Wallets held up a stern hand. Then sarcastically, “We never mention a
lady’s
age.” He glanced at his watch. “I’d say that’s enough for today. Thank you, Peter. You can show yourself out.”
As the skyscraper shadows darkened the streets of Manhattan, Banquo poured Wallets a large slug from the decanter of Armagnac he kept on a lower bookshelf right between
Darkness at Noon
by Arthur Koestler and
The Painted Bird
by Jerzy Kosinski.
The magisterial voice had come down a few notches. It was the truth that mattered now.
“Well, what do you think?”
Wallets looked into his Armagnac and took the first taste.
“I think I’m going to love torturing this guy to death in North Carolina for two weeks.”
Banquo harrumphed. “That goes without saying. Have you decided who you’re going to bring along?”
“No, not yet.”
“Marjorie wrote me today. Says she’s getting
fat
. And doesn’t like it.”
“She
wrote
you?”
“Of course, she always writes me.” Banquo inhaled the fragrance. “For all its flaws, the United States Postal Service is the single best way to keep a secret. If you’ve learned nothing all these years with me, learn that!” The man contemplated his drink for a moment, then took a draught. “And if you’ve learned nothing about women, learn this. Their weight—good, bad, or indifferent—is
always
a secret.” He took another deep satisfying drink.
“Now stop twiddling and answer me,” he said. “What do you think? Is Johnson really with us? Can he do it?”

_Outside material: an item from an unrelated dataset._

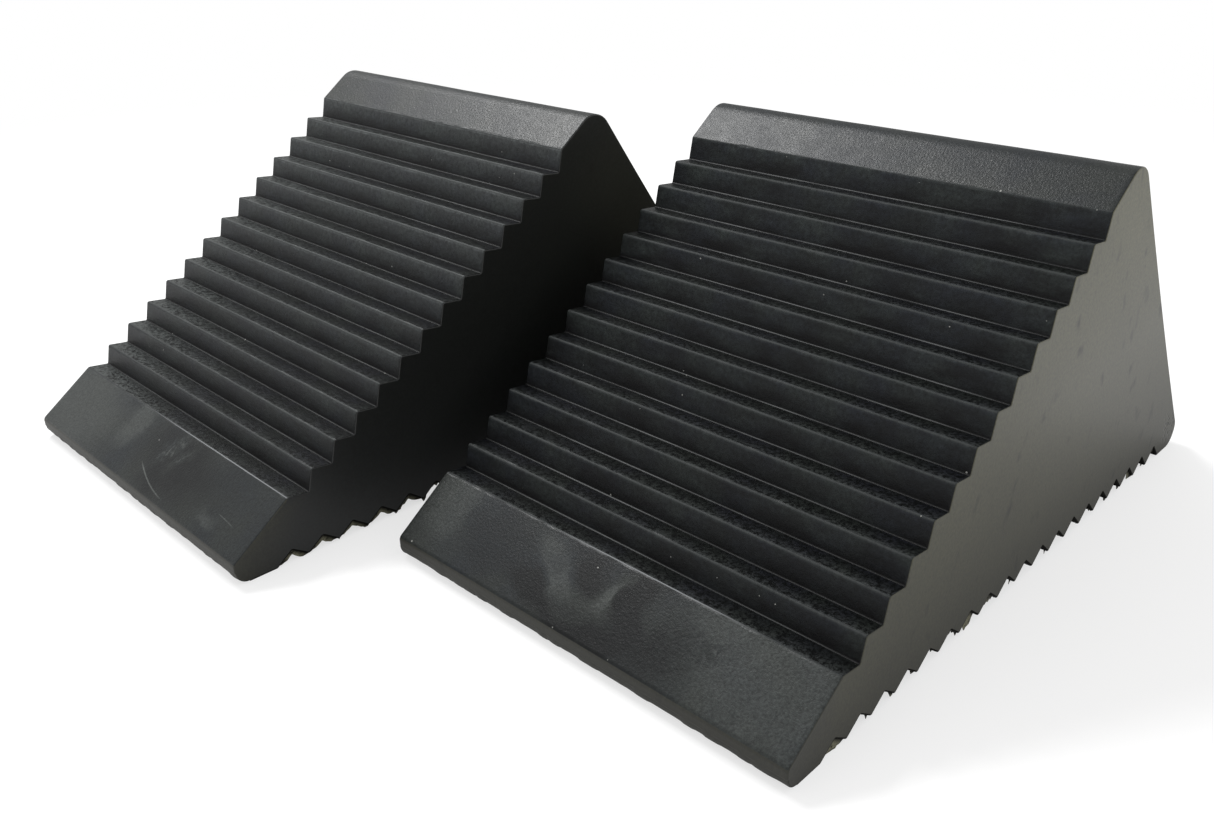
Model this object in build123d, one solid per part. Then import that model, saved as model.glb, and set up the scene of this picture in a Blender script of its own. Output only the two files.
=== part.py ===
# A pair of solid rubber wheel chocks.
#
# Each chock is one block of moulded rubber with nothing inside it: a wedge whose ramp takes the
# tyre. V grooves across the ramp leave a flight of small steps, between a plain lip at the toe
# and a rounded cap at the top. V notches across the underside leave a row of teeth that bite
# the ground, and lift it into a shallow arch, so the block stands on its toe and its heel.
# The two blocks come out of one mould and stand loose, side by side.
#
# Frame, in millimetres: +X from toe to heel, +Y from the right chock to the left one, +Z up.
# The origin is on the floor, under the middle of the pair.
from build123d import *

import os
from math import cos, radians, sin, tan

# The wedge, seen from its side. The first three lengths are taken before corners are rounded.
WIDTH = 127.0
BASE_LENGTH = 212.7
NOSE_HEIGHT = 6.5
RAMP_ANGLE = 36.05
BACK_ANGLE = 53.2
NOSE_TOP_RADIUS = 2.0
NOSE_RADIUS = 3.8
CAP_RADIUS = 7.2
HEEL_RADIUS = 5.2

# The steps: lengths run up the ramp from the nose, and both angles are against the floor.
STEPS = 13
STEP_PITCH = 9.68
LIP_LENGTH = 21.9
RISER_LEAN = 13.2
TREAD_RISE = 6.1
RIDGE_RADIUS = 0.65
VALLEY_RADIUS = 0.3

# The teeth: notches start behind a flat land at the toe and grow deeper towards the heel.
NOTCHES = 19
TOOTH_PITCH = 9.62
TOE_LAND = 12.0
NOTCH_DEPTH_TOE = 3.4
NOTCH_DEPTH_HEEL = 4.75
TOOTH_RADIUS = 0.7
NOTCH_RADIUS = 0.3

# Thick rubber shrinks as it cures, and leaves its large faces a little hollow.
RAMP_HOLLOW = 0.5
ARCH_HEIGHT = 1.3
BACK_HOLLOW = 1.3
BACK_HOLLOW_RADIUS = 2600.0

# How the left chock stands against the right one, nose corner to nose corner.
LEFT_AHEAD = 37.6
LEFT_ASIDE = 146.95
LEFT_TURN = -0.97


def bow(share, height):
    """Height of a shallow arch of the given rise, at a share from 0 to 1 of its span."""
    return 4 * height * share * (1 - share)


def ramp_corner(along, depth, radius):
    """Corner at a distance up the ramp from the nose, and at a depth square to the ramp."""
    slope = radians(RAMP_ANGLE)
    share = (along - LIP_LENGTH) / (STEPS * STEP_PITCH)
    under = depth + bow(share, RAMP_HOLLOW)
    x = along * cos(slope) + under * sin(slope)
    z = NOSE_HEIGHT + along * sin(slope) - under * cos(slope)
    return x, z, radius


def step_corners():
    """Ridges and valleys from the lip's edge up to the cap's edge.

    A tread and a riser meet the ramp at these two angles, which set how deep the V between
    two ridges is, and how far up from the lower ridge its bottom lies.
    """
    tread_angle = radians(RAMP_ANGLE + TREAD_RISE)
    riser_angle = radians(90 - RAMP_ANGLE - RISER_LEAN)
    depth = STEP_PITCH / (1 / tan(tread_angle) + 1 / tan(riser_angle))
    tread_run = depth / tan(tread_angle)
    corners = [ramp_corner(LIP_LENGTH, 0, RIDGE_RADIUS)]
    for step in range(STEPS):
        ridge_below = LIP_LENGTH + step * STEP_PITCH
        corners.append(ramp_corner(ridge_below + tread_run, depth, VALLEY_RADIUS))
        corners.append(ramp_corner(ridge_below + STEP_PITCH, 0, RIDGE_RADIUS))
    return corners


def tooth_corners():
    """Teeth and notches from the heel's land forward to the toe's land, on the arch."""
    corners = []
    for tooth in range(NOTCHES, -1, -1):
        share = tooth / NOTCHES
        corners.append((TOE_LAND + tooth * TOOTH_PITCH, bow(share, ARCH_HEIGHT), TOOTH_RADIUS))
        if tooth:
            share = (tooth - 0.5) / NOTCHES
            depth = NOTCH_DEPTH_TOE + share * (NOTCH_DEPTH_HEEL - NOTCH_DEPTH_TOE)
            notch_z = bow(share, ARCH_HEIGHT) + depth
            corners.append((TOE_LAND + (tooth - 0.5) * TOOTH_PITCH, notch_z, NOTCH_RADIUS))
    return corners


def wedge_corners():
    """Every corner of the side view with its radius: nose, ramp, cap, back, heel, underside."""
    ramp_rise = tan(radians(RAMP_ANGLE))
    back_fall = tan(radians(BACK_ANGLE))
    peak_x = (BASE_LENGTH * back_fall - NOSE_HEIGHT) / (ramp_rise + back_fall)
    peak_z = NOSE_HEIGHT + peak_x * ramp_rise
    # One blunt corner halfway down the back, rounded over the back's length, hollows it.
    dish_x = (peak_x + BASE_LENGTH) / 2 - BACK_HOLLOW * sin(radians(BACK_ANGLE))
    dish_z = peak_z / 2 - BACK_HOLLOW * cos(radians(BACK_ANGLE))
    return [
        (0, 0, NOSE_RADIUS),
        (0, NOSE_HEIGHT, NOSE_TOP_RADIUS),
        *step_corners(),
        (peak_x, peak_z, CAP_RADIUS),
        (dish_x, dish_z, BACK_HOLLOW_RADIUS),
        (BASE_LENGTH, 0, HEEL_RADIUS),
        *tooth_corners(),
    ]


def make_chock():
    """One chock: the rounded side view carried straight across the width."""
    corners = wedge_corners()
    points = [(x, z) for x, z, _ in corners]
    radii = [radius for _, _, radius in corners]
    outline = FilletPolyline(*points, radius=radii, close=True)
    side = Plane.XZ * make_face(outline)
    return extrude(side, amount=-WIDTH)


def make_pair():
    """Both chocks in the pair's frame, by node name."""
    right = make_chock()
    left = Pos(-LEFT_AHEAD, LEFT_ASIDE, 0) * Rot(0, 0, LEFT_TURN) * right
    middle = Compound([right, left]).bounding_box().center()
    to_frame = Pos(-middle.X, -middle.Y, 0)
    return {"right_chock": to_frame * right, "left_chock": to_frame * left}


def main():
    os.makedirs("parts", exist_ok=True)
    for name, chock in make_pair().items():
        chock.label = name
        export_step(chock, f"parts/{name}.step")
        box = chock.bounding_box()
        print(name, "volume", round(chock.volume), "from", box.min, "to", box.max)


main()
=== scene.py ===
# %% [markdown]
# # A pair of rubber wheel chocks
#
# A wheel chock is a wedge that keeps a parked truck or trailer from rolling. These two are solid black
# rubber out of one mould: a stepped ramp holds the tyre and a toothed underside bites the ground.
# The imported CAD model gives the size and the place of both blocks. This lesson gives them their skin:
# rounded side edges, moulding marks, worn ridges and dusty grooves, then a studio to stand in.

import math

import bpy
import numpy as np
from mathutils import Matrix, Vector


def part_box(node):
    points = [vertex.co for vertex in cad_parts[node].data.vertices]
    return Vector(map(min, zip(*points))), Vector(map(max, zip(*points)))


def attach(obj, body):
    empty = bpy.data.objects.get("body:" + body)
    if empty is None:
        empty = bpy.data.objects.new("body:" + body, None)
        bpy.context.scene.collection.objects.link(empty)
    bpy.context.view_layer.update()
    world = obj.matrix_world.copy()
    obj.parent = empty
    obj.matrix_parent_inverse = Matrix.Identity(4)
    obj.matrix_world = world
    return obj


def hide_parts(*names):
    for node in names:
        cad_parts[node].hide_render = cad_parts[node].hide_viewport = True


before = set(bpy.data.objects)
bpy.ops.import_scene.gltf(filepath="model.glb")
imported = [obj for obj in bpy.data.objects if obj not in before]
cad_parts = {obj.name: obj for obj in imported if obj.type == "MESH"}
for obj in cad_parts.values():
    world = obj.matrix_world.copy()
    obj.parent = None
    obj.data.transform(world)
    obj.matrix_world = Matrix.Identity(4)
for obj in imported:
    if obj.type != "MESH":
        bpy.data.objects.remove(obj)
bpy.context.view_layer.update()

# %% [markdown]
# ## The side view
#
# Every form of the block shows in its side view: the nose, the plain lip, the steps, the cap, the back
# and the teeth. It could be traced as a list of points, but then no step could be changed. Here it is
# a list of sharp corners worked out from a few lengths and angles, each with the radius that rounds it.
# All lengths are in millimetres until the mesh is made.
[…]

Wallets took his glass to the clean office window and looked out onto Fifth Avenue. So many people swooshing by who had no idea these sorts of conversations took place—let alone so close to the imperial windows of Saks Fifth Avenue. He frowned and shrugged. Murder was always a nasty business. Assassination, executive action, termination—call it what you like. But call it unpredictable.
“It’s always the same, Banquo. Unless you want to hire a sniper or shoot a commercial airliner out of the sky . . . you never know.”

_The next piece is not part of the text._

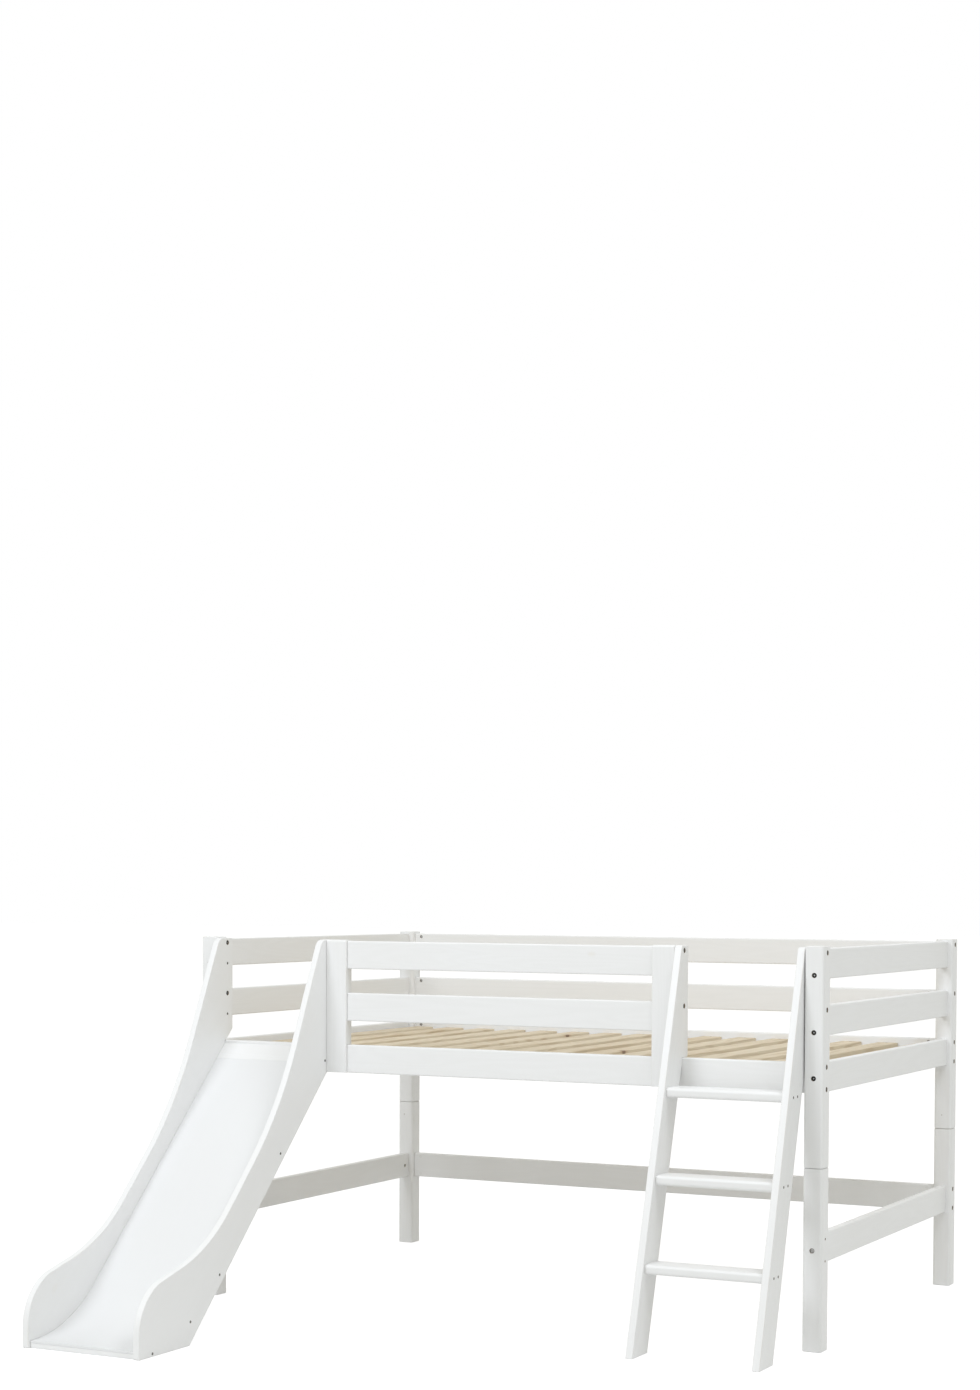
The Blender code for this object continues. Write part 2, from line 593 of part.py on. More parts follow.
# Slide top board: flush with the sheet, its upper end upright against the bed rail
board_under = TOP_BOARD_THICKNESS / math.cos(SLOPE)
top_board_outline = [board_end, joint, joint - AWAY * TOP_BOARD_THICKNESS,
                     Vector((hook_y, board_end.y - board_under))]
batten_length = SLIDE_INNER_WIDTH - 2 * SEAT_GAP
trough_middle = (TROUGH_LEFT_X + TROUGH_RIGHT_X) / 2
board_from_outline("slide_top_board", top_board_outline, batten_length, trough_middle, 0, white_paint)

# Slide battens between the panels: one at the head, three under the sheet, one at the lip
batten_left = TROUGH_LEFT_X + SEAT_GAP
batten_right = TROUGH_RIGHT_X - SEAT_GAP
head_front = hook_y - HEAD_BATTEN_THICKNESS
head_top = slope_z(SHEET_LIFT, head_front) - board_under - SEAT_GAP
bar("slide_batten_head", (batten_left, head_front, head_top - HEAD_BATTEN_HEIGHT),
    (batten_right, hook_y, head_top), 0, BATTEN_ROUND, RAIL_END_CHAMFER, white_paint, segments=1)
bar("slide_batten_lip", (batten_left, lip.x, 0),
    (batten_right, lip.x + LIP_BATTEN_WIDTH, LIP_HEIGHT - SHEET_THICKNESS - SEAT_GAP),
    0, BATTEN_ROUND, RAIL_END_CHAMFER, white_paint, segments=1)


def place_on_path(path, share):
    """The point and the direction at a share of a path's length."""
    lengths = [(after - before).length for before, after in zip(path, path[1:])]
    left = share * sum(lengths)
    for before, after, length in zip(path, path[1:], lengths):
        if left <= length:
            return before + (after - before) * (left / length), (after - before).normalized()
        left -= length
    return path[-1], (path[-1] - path[-2]).normalized()


batten_size = Vector((batten_length, BATTEN_WIDTH, BATTEN_DEPTH))
for number, share in enumerate(BATTEN_PLACE_SHARES):
    spot, direction = place_on_path(sheet_path, share)
    depth = SHEET_THICKNESS + SEAT_GAP + BATTEN_DEPTH / 2
    centre = spot + Vector((-direction.y, direction.x)) * depth
    batten = add_object(f"slide_batten_{number + 1}",
                        bar_mesh(batten_size, 0, BATTEN_ROUND, RAIL_END_CHAMFER, 1), white_paint)
    batten.location = (trough_middle, centre.x, centre.y)
    batten.rotation_euler.x = math.atan2(-direction.y, -direction.x)

# Bolts along Y: through the posts into the end rails
for end_name, post_x, inner_x, inward_x in (
        ("left", POST_CENTRE, RAIL_BACK, 1),
        ("right", BED_LENGTH - POST_CENTRE, BED_LENGTH - RAIL_BACK, -1)):
    for side_name, face_y, direction_y in (("front", 0, 1), ("rear", BED_WIDTH, -1)):
        for level, centre_z in LEVEL_CENTRES.items():
            drop = BOLT_OFFSET if level in ("top", "middle") else 0
            part = "leg" if level == "low" else "post"
            bolt_into_rail(f"{part}_{side_name}_{end_name}", f"{end_name}_end_{level}_rail",
                           (post_x, face_y, centre_z - drop), (0, direction_y, 0),
                           (inner_x, 0, 0), (inward_x, 0, 0))

# Bolts along X: through the posts into the rear rails and the front bed rail
SIDE_BOLTS = [("top", 1), ("middle", 1), ("bed", 1), ("bed", -1), ("low", 1), ("low", -1)]
for end_name, face_x, direction_x in (("left", 0, 1), ("right", BED_LENGTH, -1)):
    for level, side in SIDE_BOLTS:
        bolt_z = LEVEL_CENTRES[level] + side * BOLT_OFFSET
        part = "leg" if level == "low" else "post"
        bolt_into_rail(f"{part}_rear_{end_name}", f"rear_{level}_rail",
                       (face_x, BED_WIDTH - POST_CENTRE, bolt_z), (direction_x, 0, 0),
                       (0, REAR_RAIL_Y, 0), (0, -1, 0))
        front_face = (face_x, POST_CENTRE, bolt_z)
        if level == "bed":
            bolt_into_rail(f"post_front_{end_name}", "front_bed_rail", front_face,
                           (direction_x, 0, 0), (0, RAIL_BACK, 0), (0, 1, 0))
        if level == "low":
            bore_under_head(f"leg_front_{end_name}", front_face, (direction_x, 0, 0), POST_SIDE)

# Bolts that hold the slide and the ladder between the posts and the guard uprights
for level in ("top", "middle"):
    bolt_z = LEVEL_CENTRES[level] + BOLT_OFFSET
    bolt_into_board("post_front_left", "slide_panel_left", (0, POST_CENTRE, bolt_z), (1, 0, 0),
                    PANEL_LEFT_X, TROUGH_LEFT_X)
    bolt_into_upright("slide_panel_right", "slide_upright", (TROUGH_RIGHT_X, POST_CENTRE, bolt_z),
                      (1, 0, 0), PANEL_THICKNESS)
    bolt_into_board("post_front_right", "ladder_stringer_right", (BED_LENGTH, POST_CENTRE, bolt_z),
                    (-1, 0, 0), POST_SIDE + LADDER_POST_GAP,
                    POST_SIDE + LADDER_POST_GAP + STRINGER_THICKNESS)
    bolt_into_upright("ladder_stringer_left", "ladder_upright",
                      (LEFT_STRINGER_X + STRINGER_THICKNESS, POST_CENTRE, bolt_z),
                      (-1, 0, 0), STRINGER_THICKNESS)

for host in hosts:
    for shapes, label, operation in ((pegs, "pegs", "UNION"), (bores, "bores", "DIFFERENCE"),
                                     (nut_seats, "nut_seats", "DIFFERENCE")):
        if host.name in shapes:
            boolean(host, turned_shapes(host, shapes), label, operation)
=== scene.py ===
"""Visual model of a white pine mid-high bed with a slide and a slanted ladder.

Each post, rail, slat and board stands in the place of its CAD solid, with its rounded
edges, its bores and its fasteners, and with painted or natural pine as its finish. Places
on the bed are in metres from its zero corner, on the floor at the outer front corner of the
post at the slide end: X runs to the ladder end, Y to the rear and Z up.
"""

import math

import bmesh
import bpy
from mathutils import Matrix, Vector


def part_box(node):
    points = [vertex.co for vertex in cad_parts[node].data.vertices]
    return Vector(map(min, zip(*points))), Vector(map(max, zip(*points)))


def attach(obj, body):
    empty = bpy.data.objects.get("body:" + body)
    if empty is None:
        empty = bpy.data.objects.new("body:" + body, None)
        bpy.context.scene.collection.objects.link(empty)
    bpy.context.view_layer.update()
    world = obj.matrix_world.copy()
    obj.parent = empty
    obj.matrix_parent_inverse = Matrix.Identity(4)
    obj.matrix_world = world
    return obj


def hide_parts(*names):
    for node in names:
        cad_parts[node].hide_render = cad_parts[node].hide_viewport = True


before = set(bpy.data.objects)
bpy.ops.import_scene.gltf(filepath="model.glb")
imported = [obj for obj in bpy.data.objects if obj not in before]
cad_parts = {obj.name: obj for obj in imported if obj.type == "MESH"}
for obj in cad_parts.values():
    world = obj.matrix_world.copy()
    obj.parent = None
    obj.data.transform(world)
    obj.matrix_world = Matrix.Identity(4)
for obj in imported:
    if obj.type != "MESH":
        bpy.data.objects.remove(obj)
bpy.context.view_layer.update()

# Camera: it stands 6 m in front of the bed and 2 m past its ladder end, a little above the
# posts, and looks to the left. The frame is shifted so that the bed fills its lower third.
IMAGE_HEIGHT = 1390
FOCAL_PIXELS = 2307.47
SENSOR = 36.0
CAMERA_PLACE = (3.1781, -6.1701, 1.2714)
CAMERA_YAW, CAMERA_PITCH, CAMERA_ROLL = 0.442, 0.031, 0.0056
CAMERA_SHIFT = (-0.0772, 0.1931)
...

All that time to prepare the patsy. Now the only truth: you never know.
CHAPTER SIX
The Patrician
A
few hundred miles south of New York City in the Commonwealth of Virginia, the highway lights were coming on along Old Dominion Road—the broad artery that passed before the entrance to Langley Air Force Base and many other military and intelligence operations on the southern corner of the Chesapeake Bay. In a seventh-floor office nearly identical to the one in Rockefeller Center the double wooden doors were marked:
DEDCI: Deputy Executive Director Central Intelligence
The office of Trevor Andover. Nicknamed by friends and foes alike “DEADKEY,” as if this were a real codename. It wasn’t. His codename was a random series of letters and numbers.
Director Andover was a pale, trim man with something of a bloodless undertaker about him. The aptly named DEADKEY stared out a window at the passing suburban traffic. Behind him an ever-present plasma flat screen flickered with images. He turned from the passing evening traffic to catch the latest offering on his Eye Spy global scope. The satellite’s name: Long Eye; longitude and latitude: 33˚ 54’ N 35˚ 28’ E; time: 15:45Z; place: LEBANON Beirut. A city square as seen from space. Caption: “Hezbollah ‘Celebration’ South Beirut: 15:45Z.”
The scene showed a hundred thousand people in a Beirut city square, a sea of yellow flags. The crowd chanted: “
Allah Akbarh
, God is Great.” But what they were celebrating was anybody’s guess—no elaboration on Long Eye, no explanation.